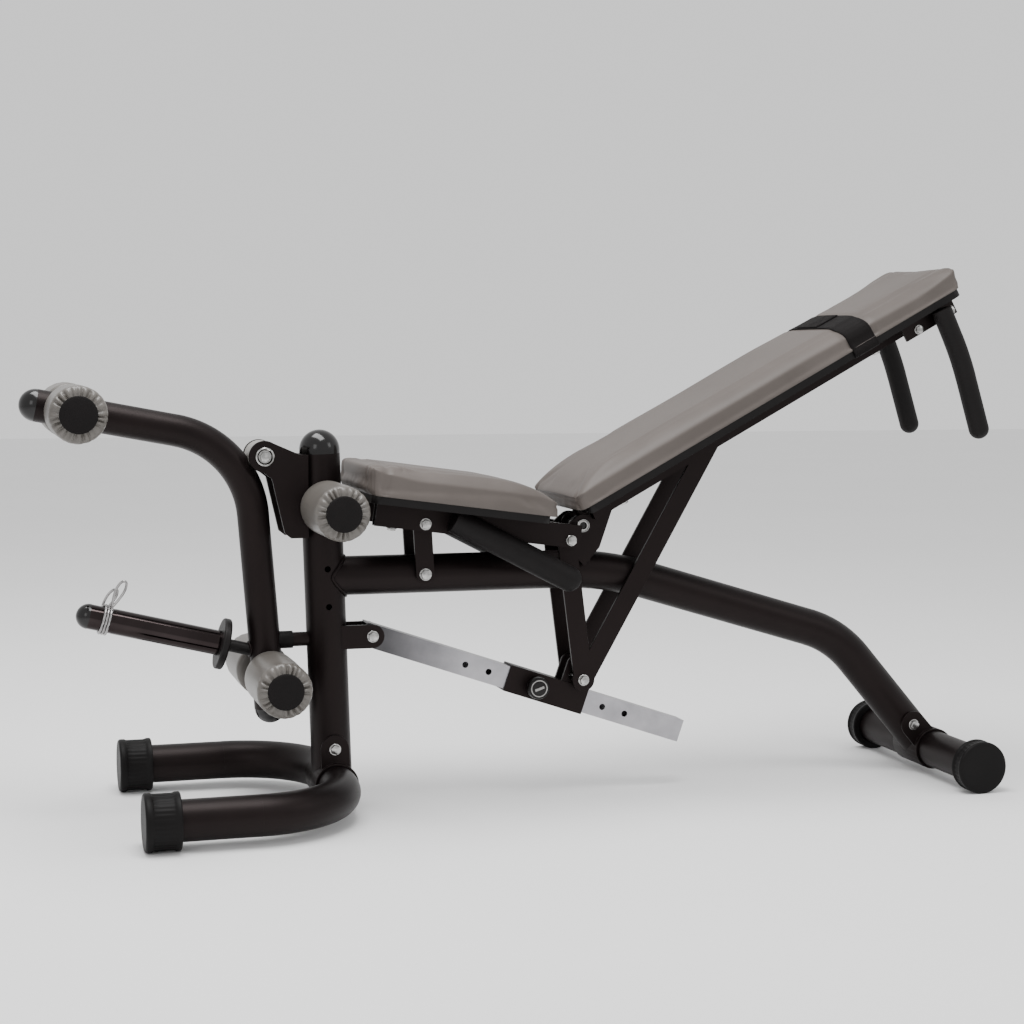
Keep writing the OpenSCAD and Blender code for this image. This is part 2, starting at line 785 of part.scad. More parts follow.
module adjuster_bar() {
    color("#c9c9cb") on_bar() difference() {
        box_tube(-14, 567, -bar_w / 2, bar_w / 2, -bar_w / 2, bar_w / 2, 2.5);
        cross_bar([0, 0], bolt_d + running, -30, 30);
        for (i = [0 : hole_count - 1])
            cross_bar([first_hole + i * hole_pitch, 0], pin_d + 1, -30, 30);
    }
}

// Sleeve on the bar with a slotted lug for the truss bolt and a boss for the pin
module adjuster_sleeve() {
    outer = sleeve_w / 2 + sleeve_wall;
    boss_out = 32;
    slot_0 = lug_s - lug_play;
    slot_w = bolt_d + 2;
    color("#1f1c1b") on_bar() difference() {
        union() {
            box_tube(sleeve_0, sleeve_1, -outer, outer, -outer, outer, sleeve_wall);
            both_sides() slab(14, 14 + plate) {
                translate([slot_0 - 16, outer]) square([lug_play + 32, lug_n - outer + lug_rise]);
                strip([slot_0, lug_n + lug_rise], [lug_s, lug_n + lug_rise], 32);
            }
            cross_bar([pin_at, 0], 24, -boss_out, -outer);
        }
        cross_bar([pin_at, 0], pin_d + running, -boss_out - 1, 0);
        slab(-30, 30) {
            for (n = [lug_n, lug_n + lug_rise]) strip([slot_0, n], [lug_s, n], slot_w);
            translate([slot_0 - slot_w / 2, lug_n]) square([lug_play + slot_w, lug_rise]);
        }
    }
}

// Spring-loaded pin with its round knob
module pull_pin() {
    knob_d = 37;
    color("#26221f") on_bar() {
        cross_bar([pin_at, 0], pin_d, -46, -bar_w / 2 - 0.35);
        difference() {
            translate([pin_at, 0, 0]) rotate([90, 0, 0]) translate([0, 0, 32.4]) {
                cylinder(d = knob_d, h = 13);
                translate([0, 0, 13]) cylinder(d1 = knob_d, d2 = knob_d - 5, h = 2.5);
            }
            translate([pin_at, 0, 0]) rotate([90, 0, 0]) translate([0, 0, 46.5]) difference() {
                cylinder(d = 27, h = 4);
                cylinder(d = 21, h = 4);
                translate([-14, -3, -1]) cube([28, 6, 6]);
            }
        }
    }
}

base_tube();
union() { base_cap(-1); base_cap(1); }  // base_caps
base_saddle();
base_bolt();
front_post();
post_cap();
main_beam();
pivot_ears();
pivot_shaft();
link_bolt();
rear_saddle();
rear_bolt();
rear_foot();
union() { rear_cap(-1); rear_cap(1); }  // rear_caps
adjuster_clevis();
adjuster_bolt();
arm_bracket();
arm_bolt();
arm_stop();
stop_bumper();
hold_down_axle();
roller(hold_down, -1);  // hold_roller_left
roller(hold_down, 1);  // hold_roller_right
roller_end(hold_down, -1);  // hold_end_left
roller_end(hold_down, 1);  // hold_end_right
arm_tube();
arm_caps();
arm_hub();
arm_axle(upper_axle);  // upper_arm_axle
arm_axle(lower_axle);  // lower_arm_axle
roller(upper_axle, -1);  // upper_roller_left
roller(upper_axle, 1);  // upper_roller_right
roller_end(upper_axle, -1);  // upper_end_left
roller_end(upper_axle, 1);  // upper_end_right
roller(lower_axle, -1);  // lower_roller_left
roller(lower_axle, 1);  // lower_roller_right
roller_end(lower_axle, -1);  // lower_end_left
roller_end(lower_axle, 1);  // lower_end_right
weight_peg();
peg_cap();
peg_flange();
spring_collar();
truss_bars();
truss_bolts();
back_frame();
back_board();
back_pad();
back_pad_bolts();
head_strap();
handle_brackets();
rear_handles();
seat_frame();
seat_board();
seat_pad();
seat_bolts();
side_grips();
seat_link();
adjuster_bar();
adjuster_sleeve();
pull_pin();
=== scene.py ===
# %% [markdown]
# # An adjustable weight bench, dressed in Blender
# The measured model is already there: it gives every tube, hinge and bolt its place.
# This lesson gives it looks. Steel parts keep their measured mesh and get a better finish.
# Soft parts, rollers, feet, bolts, the knob and the spring clip are made again in finer detail.

# %% Load the measured frame
import json
import math

import bmesh
import bpy
from mathutils import Matrix, Vector, noise
from mathutils.bvhtree import BVHTree


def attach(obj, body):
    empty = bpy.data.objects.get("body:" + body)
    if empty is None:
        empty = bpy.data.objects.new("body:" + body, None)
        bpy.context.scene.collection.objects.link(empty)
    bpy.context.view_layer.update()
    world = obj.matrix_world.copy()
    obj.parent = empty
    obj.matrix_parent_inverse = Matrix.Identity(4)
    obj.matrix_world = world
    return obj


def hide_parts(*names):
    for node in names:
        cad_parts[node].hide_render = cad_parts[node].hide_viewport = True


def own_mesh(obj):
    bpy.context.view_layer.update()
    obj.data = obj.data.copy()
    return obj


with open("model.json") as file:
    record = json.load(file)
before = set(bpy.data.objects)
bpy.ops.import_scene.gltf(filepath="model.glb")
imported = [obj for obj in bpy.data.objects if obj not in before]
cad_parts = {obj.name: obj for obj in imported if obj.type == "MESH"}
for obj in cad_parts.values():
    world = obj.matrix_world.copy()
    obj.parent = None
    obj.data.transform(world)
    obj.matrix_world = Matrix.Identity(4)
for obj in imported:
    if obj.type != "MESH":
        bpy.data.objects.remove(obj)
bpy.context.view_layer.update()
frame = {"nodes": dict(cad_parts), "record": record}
nodes = frame["nodes"]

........

◆ Task prompt
Give again only the lines from the one bearing "base_tube();" through the one bearing "for node in", exactly as they stand.

◆ Task result
base_tube();
union() { base_cap(-1); base_cap(1); }  // base_caps
base_saddle();
base_bolt();
front_post();
post_cap();
main_beam();
pivot_ears();
pivot_shaft();
link_bolt();
rear_saddle();
rear_bolt();
rear_foot();
union() { rear_cap(-1); rear_cap(1); }  // rear_caps
adjuster_clevis();
adjuster_bolt();
arm_bracket();
arm_bolt();
arm_stop();
stop_bumper();
hold_down_axle();
roller(hold_down, -1);  // hold_roller_left
roller(hold_down, 1);  // hold_roller_right
roller_end(hold_down, -1);  // hold_end_left
roller_end(hold_down, 1);  // hold_end_right
arm_tube();
arm_caps();
arm_hub();
arm_axle(upper_axle);  // upper_arm_axle
arm_axle(lower_axle);  // lower_arm_axle
roller(upper_axle, -1);  // upper_roller_left
roller(upper_axle, 1);  // upper_roller_right
roller_end(upper_axle, -1);  // upper_end_left
roller_end(upper_axle, 1);  // upper_end_right
roller(lower_axle, -1);  // lower_roller_left
roller(lower_axle, 1);  // lower_roller_right
roller_end(lower_axle, -1);  // lower_end_left
roller_end(lower_axle, 1);  // lower_end_right
weight_peg();
peg_cap();
peg_flange();
spring_collar();
truss_bars();
truss_bolts();
back_frame();
back_board();
back_pad();
back_pad_bolts();
head_strap();
handle_brackets();
rear_handles();
seat_frame();
seat_board();
seat_pad();
seat_bolts();
side_grips();
seat_link();
adjuster_bar();
adjuster_sleeve();
pull_pin();
=== scene.py ===
# %% [markdown]
# # An adjustable weight bench, dressed in Blender
# The measured model is already there: it gives every tube, hinge and bolt its place.
# This lesson gives it looks. Steel parts keep their measured mesh and get a better finish.
# Soft parts, rollers, feet, bolts, the knob and the spring clip are made again in finer detail.

# %% Load the measured frame
import json
import math

import bmesh
import bpy
from mathutils import Matrix, Vector, noise
from mathutils.bvhtree import BVHTree


def attach(obj, body):
    empty = bpy.data.objects.get("body:" + body)
    if empty is None:
        empty = bpy.data.objects.new("body:" + body, None)
        bpy.context.scene.collection.objects.link(empty)
    bpy.context.view_layer.update()
    world = obj.matrix_world.copy()
    obj.parent = empty
    obj.matrix_parent_inverse = Matrix.Identity(4)
    obj.matrix_world = world
    return obj


def hide_parts(*names):
    for node in names:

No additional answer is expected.